Pewawancara yang baik memiliki mental yang baik pula. Ketika dihadapkan dengan terwawancara, banyak pewawancara yang gugup sehingga inti dari wawancara itu terkesampingkan dan pembicaraan menjadi kesana kemari tak karuan.

Untuk menjadi pewawancara yang profesional, tidak hanya diperlukan ciri-ciri seperti yang telah dipaparkan diatas. Tetapi juga diperlukan pendidikan yang cukup. Salah satu caranya adalah menjadi mahasiswa jurnalistik sekolah atau perguruan tinggi yang kredibel.

III. Simpulan

· Rasa ingin tahu dideklarasikan oleh PBB dalam Deklarasi Universal Hak Asasi Manusia

· Fakta berupa kejadian atau peristiwa yang telah terjadi.

· Khalayak ingin mengetahui bagaimana peristiwa bisa terjadi.

· Aspek yang memenuhi nilai berita tidak akan berpengaruh banyak karena yang menilai adalah pembaca.

· Pertanyaan dalam sebuah wawancara akan memengaruhi hasil atau jawaban dan isi sebuah berita yang akan dimuat.
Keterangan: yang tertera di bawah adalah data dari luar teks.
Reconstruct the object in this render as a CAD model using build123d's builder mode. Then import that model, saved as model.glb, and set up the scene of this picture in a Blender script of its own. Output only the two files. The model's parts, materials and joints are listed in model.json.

· Faktor pendidikan juga harusnya masuk kedalam ciri-ciri pewawancara professional.

IV. Pertanyaan

1. Apa ukuran ‘profesionalisme’ dalam sebuah pekerjaan wartawan

2. Bagaimana apabila kebebasan dikekang?

3. Bagaimana wawancara investigatif bekerja sedangkan seorang pewawancara dilarang menginterogasi terwawancara?

4. Apa yang akan terjadi apabila terwawancara dan pewawancara berselisih paham dan wawancara tidak dapat dilanjutkan?

Bagaimana apabila pewawancara melanggar Kode Etik Jurnalistik, namun tidak ada orang yang tahu kecuali terwawancara?